You don’t need to suffer in silence. If your boss isn’t stepping in, there are things you can do to lead yourself and others — without going all the way to a job action. So if you sense that something’s wrong, don’t brush it away as “just an uncomfortable feeling.” Here’s how you can flip the scenario from waiting and hoping to strategizing and moving forward.
Don’t Back Away. Step Forward!
When you see something that doesn’t make sense or is going undone, look for a way to fill the gap and take care of it. Consider calling others together, offering alternative scenarios, or piloting a new process. That way, you can build a reputation as a committed member of the workplace community — and perhaps eventually earn a promotion.
If your boss isn’t taking action, don’t assume that they don’t know what to do — or that they don’t want to do anything about the problem. Start from the premise that they’re waiting to see how you’re going to step up, so they can empower you to take action. Why not make a proposal for how you could do something — either together with your boss or by yourself?
Just make sure it’s a robust proposal with a real plan of action, so your boss has something concrete to respond to, rather than a general idea that might sound either too risky or not inspiring enough. Include the plan’s pros and cons, costs and benefits, timing, and a clear statement of why you feel the recommended action is important for the business, team, and/or customers.
Don’t Topple Structures, Build Bridges
On the other hand, if you’re dealing with siloed departments and results are suffering due to barriers and obstacles between and within these cross-functional groups, look for opportunities to build bridges and share information. Make sure that all those involved get to know each other better on a human level. You can do this on an individual-to-individual basis or by finding opportunities to bring groups together for intentional collaboration.
Try not to think in terms of exploding the silos or knocking them over; instead, start with the orderly transfer of data, encouraging creativity, and shining a light on the possibility of joint purpose and shared results.
Keep Confrontations Calm and Creative
If you’re encountering or observing bullying or other bad behavior of any sort, use the New York Times test to determine whether you need to act: How would it look if that comment or action were to be reported on the front page of the New York Times — or if it went viral on social media? If you don’t like the answer to this question, consider initiating a calm and straightforward intervention with the party who’s the source of the problem.

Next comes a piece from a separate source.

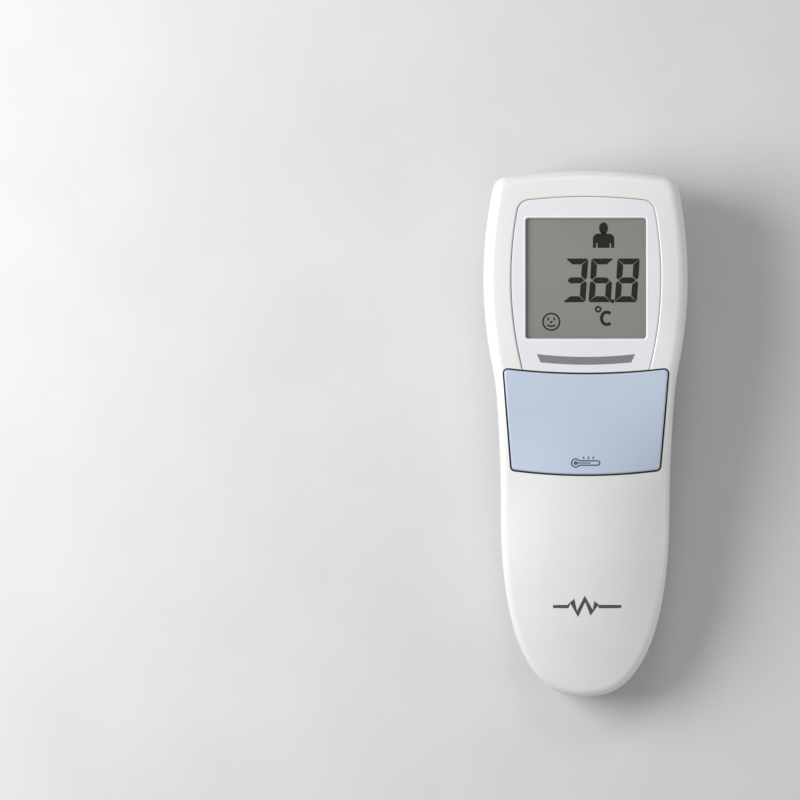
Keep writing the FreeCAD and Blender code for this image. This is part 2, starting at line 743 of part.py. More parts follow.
square_plate("display_window", "lens_half", "panel_z - panel_thick - lens_thick", "lens_thick")
square_plate("window_tape", "lens_half", "glass_top_z", "tape_thick", "16.4")
square_plate("lcd_glass", "glass_half", "glass_top_z - glass_thick", "glass_thick")
plate("lcd_reflector", [("-15.4", "window_y - 15.4", "15.4", "window_y + 15.4")],
      "glass_top_z - glass_thick - 0.3", "0.3")
square_plate("lcd_frame", "glass_half + 1.2", ON_BOARD, "6", "glass_half + 0.15")
for label, side in (("zebra_strip_lower", "-"), ("zebra_strip_upper", "+")):
    middle = f"window_y {side} 16.7"
    plate(label, [("-16", f"{middle} - 0.8", "16", f"{middle} + 0.8")],
          ON_BOARD, "glass_top_z - glass_thick - board_z - board_thick")

# ---- circuit board --------------------------------------------------------------------------

screw_spots = [(f"{side}screw_x", y) for y in ("screw_low_y", "screw_top_y")
               for side in ("-", "")]
plate("main_board", [("-board_half", "board_low_y", "board_half", "board_top_y")],
      "board_z", "board_thick", [(x, y, "screw_r + 0.1") for x, y in screw_spots])


def screw(label, x, y, seat, long, points_up):
    """Small pan-head screw; the seat is the height that the head rests on."""
    away = "" if points_up else "-"
    down = "-" if points_up else ""
    profile = [("0", f"{down}screw_head"), ("screw_head_r", f"{down}screw_head"),
               ("screw_head_r", "0"), ("screw_r - 0.05", "0"),
               ("screw_r - 0.05", f"{away}{long}"), ("0", f"{away}{long}")]
    body = turned(label, profile)
    place(body, x, y, seat)
    return body


for number, (x, y) in enumerate(screw_spots, start=1):
    screw(f"board_screw_{number}", x, y, ON_BOARD, "7", False)
for label, x in (("housing_screw_left", "-housing_x"), ("housing_screw_right", "housing_x")):
    screw(label, x, "housing_y", "housing_seat", "8", True)


def box(label, x, y, bottom, wide, long, tall):
    """Block centred on x and y."""
    piece = doc.addObject("Part::Box", label)
    for name, size in (("Length", wide), ("Width", long), ("Height", tall)):
        piece.setExpression(name, bound(size))
    place(piece, f"{x} - ({wide}) / 2", f"{y} - ({long}) / 2", bottom)
    return piece


register(box("microcontroller", "-6", "43", ON_BOARD, "10", "10", "1.4"), "microcontroller")
register(box("memory_chip", "8", "47", ON_BOARD, "5", "4", "1.2"), "memory_chip")
register(box("crystal", "8", "36", ON_BOARD, "7", "3", "2"), "crystal")


def small_blocks(label, spots, wide, long, tall):
    """Several equal blocks on the board as one node of separate solids."""
    group = doc.addObject("Part::Compound", label)
    group.Links = [box(f"{label}_block", x, y, ON_BOARD, wide, long, tall) for x, y in spots]
    return register(group, label)


small_blocks("capacitors", [(f"{x}", f"{y}") for x in (-13, -9, 13) for y in (32, 35, 51)],
             "1.6", "0.8", "0.9")
small_blocks("indicator_leds", [(f"{x}", "strip_y + 0.2") for x in (-8, 0, 8)],
             "1.6", "0.8", "0.6")

def switch_base():
    """Push switch housing with the blind bore that guides its plunger."""
    body = plate("switch_base", [("-switch_side / 2", "switch_y - switch_side / 2",
                                  "switch_side / 2", "switch_y + switch_side / 2")],
                 ON_BOARD, "switch_tall")
    bore = new_sketch(body, "XY_Plane", f"{ON_BOARD} + switch_tall - switch_bore")
    circle(bore, "0", "switch_y", "plunger_r + 0.05")
    pocket(body, bore, "switch_bore", True)


switch_base()


def cylinder(label, x, y, bottom, radius, tall):
    piece = doc.addObject("Part::Cylinder", label)
    piece.setExpression("Radius", bound(radius))
    piece.setExpression("Height", bound(tall))
    place(piece, x, y, bottom)
    return piece


register(cylinder("switch_plunger", "0", "switch_y", f"{ON_BOARD} + switch_tall - plunger_foot",
                  "plunger_r", "plunger_tall + plunger_foot"), "switch_plunger")
register(cylinder("buzzer", "0", "14", "board_z - 4.5", "6", "4.5"), "buzzer")

# ---- infrared sensor ------------------------------------------------------------------------

sensor_profiles = {
    "sensor_collar": [("barrel_bore", "0"), ("barrel_r", "0"), ("barrel_r", "cone_seat + 0.5"),
                      ("barrel_r + 1.5", "cone_seat + 0.5"), ("barrel_r + 1.5", "can_floor"),
                      ("sleeve_r + 1.5", "can_floor"), ("sleeve_r + 1.5", "sleeve_top"),
                      ("sleeve_r + 0.05", "sleeve_top"), ("sleeve_r + 0.05", "cone_seat"),
                      ("barrel_bore", "cone_seat")],
    "sensor_cone": [("cone_mouth", "1"), ("barrel_bore - 0.1", "1"), ("barrel_bore - 0.1", "3"),
                    ("cone_throat + 2.2", "cone_seat"), ("cone_throat", "cone_seat")],
    "sensor_sleeve": [("cone_throat", "cone_seat"), ("sleeve_r", "cone_seat"),
                      ("sleeve_r", "sleeve_top"), ("can_r + 0.1", "sleeve_top"),
                      ("can_r + 0.1", "can_floor - 0.2"), ("cone_throat", "can_floor - 0.2")],
    "sensor_can": [("0", "can_floor + 0.4"), ("2.6", "can_floor + 0.4"), ("2.6", "can_floor"),
                   ("can_r", "can_floor"), ("can_r", "can_top"), ("0", "can_top")],
    "sensor_retainer": [("3", "sleeve_top"), ("sleeve_r + 1.5", "sleeve_top"),
                        ("sleeve_r + 1.5", "sleeve_top + retainer_thick"),
                        ("3", "sleeve_top + retainer_thick")],
}
for label, profile in sensor_profiles.items():
    place(turned(label, profile), "0", "sensor_y", "0")
register(cylinder("sensor_window", "0", "sensor_y", "can_floor + 0.05", "2.5", "0.35"),
         "sensor_window")

leads = doc.addObject("Part::Compound", "sensor_leads")
leads.Links = [cylinder("lead", f"{x}", f"sensor_y + {y}", "can_top", "0.25", "board_z - can_top")
               for x in (-1.3, 1.3) for y in (-1.3, 1.3)]
register(leads, "sensor_leads")

# ---- batteries ------------------------------------------------------------------------------


def battery_tray():
    """Open trough for two cells with an ear for a screw on each side."""
    body = new_body("battery_tray")
    low = "-3"
    outer = new_sketch(body, "XY_Plane", low)
    rectangle(outer, "-tray_half", "-tray_bay - tray_wall", "tray_half", "tray_bay + tray_wall")
    pad(body, outer, "tray_floor + tray_wall + 3")
    bay = new_sketch(body, "XY_Plane", low)
    rectangle(bay, "tray_wall - tray_half", "-tray_bay", "tray_half - tray_wall", "tray_bay")
    pocket(body, bay, "tray_floor + 3", True)
    ears = new_sketch(body, "XY_Plane", "tray_floor")
    rectangle(ears, "-ear_side - 2", "ear_along - boss_r", "ear_side + 2", "ear_along + boss_r")
    pad(body, ears, "tray_wall")
    holes = new_sketch(body, "XY_Plane", "tray_floor")
    for x in ("-ear_side", "ear_side"):
        circle(holes, x, "ear_along", "screw_r + 0.1")
    pocket(body, holes, "tray_wall", True)
    place_in_bay(body)


battery_tray()
for label, x in (("tray_screw_left", "-ear_side"), ("tray_screw_right", "ear_side")):
    place_in_bay(screw(label, "0", "0", "0", "5", True), "ear_along", x, "tray_floor")

cell_profile = [("0", "0"), ("cell_r", "0"), ("cell_r", "cell_long - 1"),
                ("2.75", "cell_long - 1"), ("2.75", "cell_long"), ("0", "cell_long")]
cells = (("battery_left", "-cell_x", "spring_long + 0.3 - tray_bay", -90),
         ("battery_right", "cell_x", "tray_bay - 0.3 - spring_long", 90))
for label, side, along, turn in cells:
    place_in_bay(turned(label, cell_profile), along, side, "0", turn)

springs = (("spring_left", "-cell_x", "0.3 + spring_seat - tray_bay", -90),
           ("spring_right", "cell_x", "tray_bay - 0.3 - spring_seat", 90))
for label, side, along, turn in springs:
    place_in_bay(feature_part(label, spring_shape()), along, side, "0", turn)


def contact(label, side, half, along):
    """Thin upright contact plate against an end of the bay."""
    body = new_body(label)
    sketch = new_sketch(body, "XY_Plane", "-4")
    rectangle(sketch, f"-{half}", "0", half, "0.3")
    pad(body, sketch, "8")
    place_in_bay(body, along, side)


contact("contact_left", "-cell_x", "4.2", "tray_bay - 0.3")
contact("contact_right", "cell_x", "4.2", "tray_bay - 0.3")
contact("contact_bridge", "0", "9.9", "-tray_bay")
feature_part("battery_wire_red", wire_shape(-dim("cell_x")))
feature_part("battery_wire_black", wire_shape(dim("cell_x")))


# ---- check and export -----------------------------------------------------------------------

def check_document():
    """Stop if any object failed or any sub-part has no sound shape."""
    doc.recompute()
    for item in doc.Objects:
        if "Invalid" in item.State or "Error" in item.State:
            raise RuntimeError(f"{item.Label} failed to recompute: {item.State}")
    for piece in PARTS:
        if piece.Shape.isNull() or not piece.Shape.isValid():
            raise RuntimeError(f"{piece.Label} has no valid shape")
        if not piece.Shape.Solids:
            raise RuntimeError(f"{piece.Label} has no solid")


def export():
    os.makedirs("parts", exist_ok=True)
    for piece in PARTS:
        piece.Shape.exportStep(f"parts/{piece.Label}.step")


check_document()
export()
for piece in PARTS:
    bounds = piece.Shape.BoundBox
    print(f"{piece.Label:20s} {len(piece.Shape.Solids)} solid(s) {piece.Shape.Volume:9.1f} mm3"
          f"  z {bounds.ZMin:7.2f} to {bounds.ZMax:6.2f}")
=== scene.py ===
"""Looks of the infrared forehead thermometer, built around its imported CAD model.

Everything is in metres, in the CAD frame: X right, Y towards the head, Z out of the display.
"""

import json
import math

import bmesh
import bpy
from mathutils import Matrix, Vector
from mathutils.bvhtree import BVHTree


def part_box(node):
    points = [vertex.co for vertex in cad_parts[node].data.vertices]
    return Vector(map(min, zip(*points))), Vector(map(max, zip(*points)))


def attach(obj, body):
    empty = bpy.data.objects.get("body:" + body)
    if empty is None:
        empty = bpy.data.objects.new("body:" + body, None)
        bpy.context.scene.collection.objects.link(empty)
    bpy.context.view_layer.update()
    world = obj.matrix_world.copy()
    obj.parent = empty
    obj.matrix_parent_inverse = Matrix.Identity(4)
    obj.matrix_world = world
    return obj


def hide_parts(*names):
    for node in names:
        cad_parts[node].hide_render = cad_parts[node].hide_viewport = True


MM = 0.001

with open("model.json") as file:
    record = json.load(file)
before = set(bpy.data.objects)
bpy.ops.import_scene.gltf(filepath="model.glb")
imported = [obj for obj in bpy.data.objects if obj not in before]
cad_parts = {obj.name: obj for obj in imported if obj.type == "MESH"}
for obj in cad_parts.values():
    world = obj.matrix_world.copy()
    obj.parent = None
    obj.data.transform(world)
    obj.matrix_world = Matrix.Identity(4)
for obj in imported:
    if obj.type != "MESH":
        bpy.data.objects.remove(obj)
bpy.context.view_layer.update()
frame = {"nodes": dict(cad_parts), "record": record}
nodes = frame["nodes"]


# ---- node materials --------------------------------------------------------------------------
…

You don’t have to accuse anyone of outrageous behavior or stir up drama. Try a simple statement of the situation: “When you do/say things like X, the negative impact on the business/team/customers/me is Y.” Or you can challenge an incipient troublemaker more directly: “When you leave me out of the discussion about reorganization, it affects my team. It looks like a lack of respect at best, and as if you don’t care if we have any say or not. Is that your intention? If not, it would be much more effective if you did A, B, or C instead.”
So whenever you see something that you disapprove of, or something which could have a damaging outcome that no one else seems to anticipate, don’t just wait for someone else to see what you see — or to blow the whistle. Being an activist doesn’t necessarily mean storming the barricades. You can make a deliberate decision to put an issue on the table in a professional way.